Provided data:
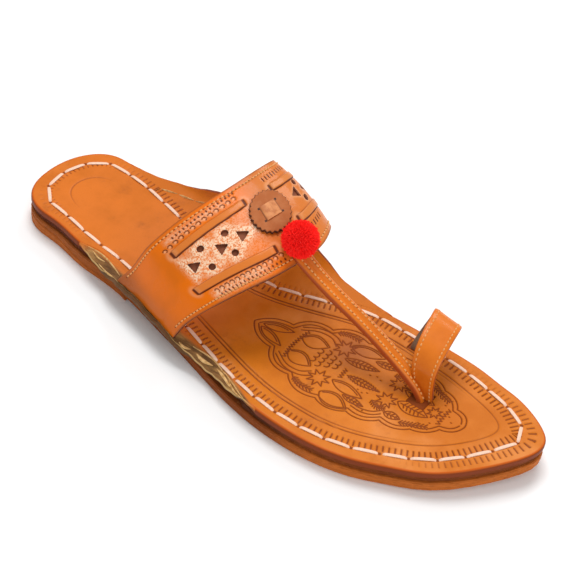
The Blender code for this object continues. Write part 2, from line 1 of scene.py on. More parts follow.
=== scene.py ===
"""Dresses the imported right-foot chappal: foot bed with its tooled border and ornament, running
thong stitches, raw and grain side ears with their thongs, punched instep band and its lining,
ribbed toe strap, toe loop, seams, pinked medallion with its woven tab, and wool pompom, on a
white studio floor.

All places are in metres in the frame's own coordinates: the toe points to -Y, the big-toe side
lies at +X and the sole stands on Z = 0.
"""

import math
import random

import bmesh
import bpy
import numpy as np
from mathutils import Matrix, Vector
from mathutils.kdtree import KDTree


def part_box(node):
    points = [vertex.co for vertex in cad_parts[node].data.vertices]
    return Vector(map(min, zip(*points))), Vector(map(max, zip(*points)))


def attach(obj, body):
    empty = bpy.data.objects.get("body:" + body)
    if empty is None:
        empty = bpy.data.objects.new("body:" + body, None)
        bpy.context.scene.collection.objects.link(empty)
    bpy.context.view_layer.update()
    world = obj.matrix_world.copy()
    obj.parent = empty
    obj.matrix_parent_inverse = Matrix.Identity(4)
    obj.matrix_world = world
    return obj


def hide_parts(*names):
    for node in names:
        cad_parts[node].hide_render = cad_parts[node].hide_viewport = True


bl_info = {
    "name": "Kolhapuri Chappal",
    "version": (1, 0, 0),
    "blender": (4, 5, 0),
    "location": "3D View > Sidebar > Chappal",
    "description": "Builds the leather, stitching, ornament and pompom of a toe-loop sandal",
    "category": "Add Mesh",
}

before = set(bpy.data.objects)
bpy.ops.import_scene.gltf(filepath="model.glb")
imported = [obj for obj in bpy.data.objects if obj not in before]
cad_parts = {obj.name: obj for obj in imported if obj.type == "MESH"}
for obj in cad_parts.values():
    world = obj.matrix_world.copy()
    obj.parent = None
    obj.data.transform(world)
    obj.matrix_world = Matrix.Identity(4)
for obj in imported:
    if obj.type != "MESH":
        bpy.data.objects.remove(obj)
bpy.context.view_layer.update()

MM = 0.001

# The last's own sizes, as in the solids
LENGTH = 282 * MM
BALL = 91 * MM
INSTEP = 66 * MM
HEEL_RISE = 3.2 * MM
TOE_SPRING = 3.5 * MM
GAP = 0.3 * MM
INSOLE = 3.0 * MM
FOREFOOT_TOP = 12.0 * MM
EAR = 2.0 * MM
BAND = 2.0 * MM
HEEL_ROUND = 0.078
TOE_ROUND = 0.106
HEEL_TURN = 0.039
ROUND_POWER = 2.2
SEAT_END = 0.18
WAIST_END = 0.50
SPRING_START = 0.76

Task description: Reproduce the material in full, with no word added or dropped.

Written solution:
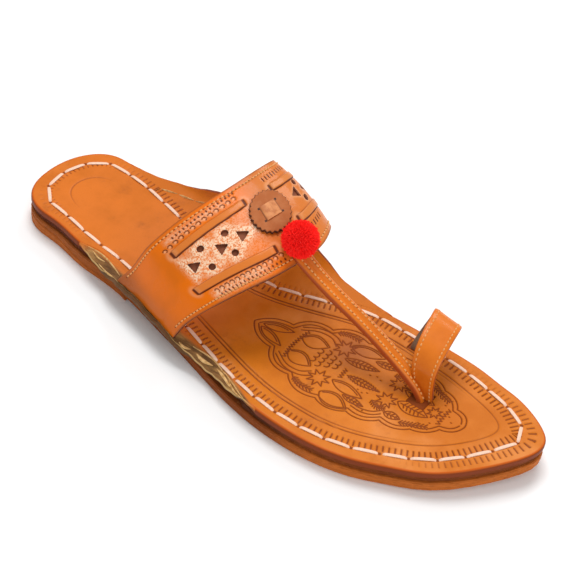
The Blender code for this object continues. Write part 2, from line 1 of scene.py on. More parts follow.
=== scene.py ===
"""Dresses the imported right-foot chappal: foot bed with its tooled border and ornament, running
thong stitches, raw and grain side ears with their thongs, punched instep band and its lining,
ribbed toe strap, toe loop, seams, pinked medallion with its woven tab, and wool pompom, on a
white studio floor.

All places are in metres in the frame's own coordinates: the toe points to -Y, the big-toe side
lies at +X and the sole stands on Z = 0.
"""

import math
import random

import bmesh
import bpy
import numpy as np
from mathutils import Matrix, Vector
from mathutils.kdtree import KDTree


def part_box(node):
    points = [vertex.co for vertex in cad_parts[node].data.vertices]
    return Vector(map(min, zip(*points))), Vector(map(max, zip(*points)))


def attach(obj, body):
    empty = bpy.data.objects.get("body:" + body)
    if empty is None:
        empty = bpy.data.objects.new("body:" + body, None)
        bpy.context.scene.collection.objects.link(empty)
    bpy.context.view_layer.update()
    world = obj.matrix_world.copy()
    obj.parent = empty
    obj.matrix_parent_inverse = Matrix.Identity(4)
    obj.matrix_world = world
    return obj


def hide_parts(*names):
    for node in names:
        cad_parts[node].hide_render = cad_parts[node].hide_viewport = True


bl_info = {
    "name": "Kolhapuri Chappal",
    "version": (1, 0, 0),
    "blender": (4, 5, 0),
    "location": "3D View > Sidebar > Chappal",
    "description": "Builds the leather, stitching, ornament and pompom of a toe-loop sandal",
    "category": "Add Mesh",
}

before = set(bpy.data.objects)
bpy.ops.import_scene.gltf(filepath="model.glb")
imported = [obj for obj in bpy.data.objects if obj not in before]
cad_parts = {obj.name: obj for obj in imported if obj.type == "MESH"}
for obj in cad_parts.values():
    world = obj.matrix_world.copy()
    obj.parent = None
    obj.data.transform(world)
    obj.matrix_world = Matrix.Identity(4)
for obj in imported:
    if obj.type != "MESH":
        bpy.data.objects.remove(obj)
bpy.context.view_layer.update()

MM = 0.001

# The last's own sizes, as in the solids
LENGTH = 282 * MM
BALL = 91 * MM
INSTEP = 66 * MM
HEEL_RISE = 3.2 * MM
TOE_SPRING = 3.5 * MM
GAP = 0.3 * MM
INSOLE = 3.0 * MM
FOREFOOT_TOP = 12.0 * MM
EAR = 2.0 * MM
BAND = 2.0 * MM
HEEL_ROUND = 0.078
TOE_ROUND = 0.106
HEEL_TURN = 0.039
ROUND_POWER = 2.2
SEAT_END = 0.18
WAIST_END = 0.50
SPRING_START = 0.76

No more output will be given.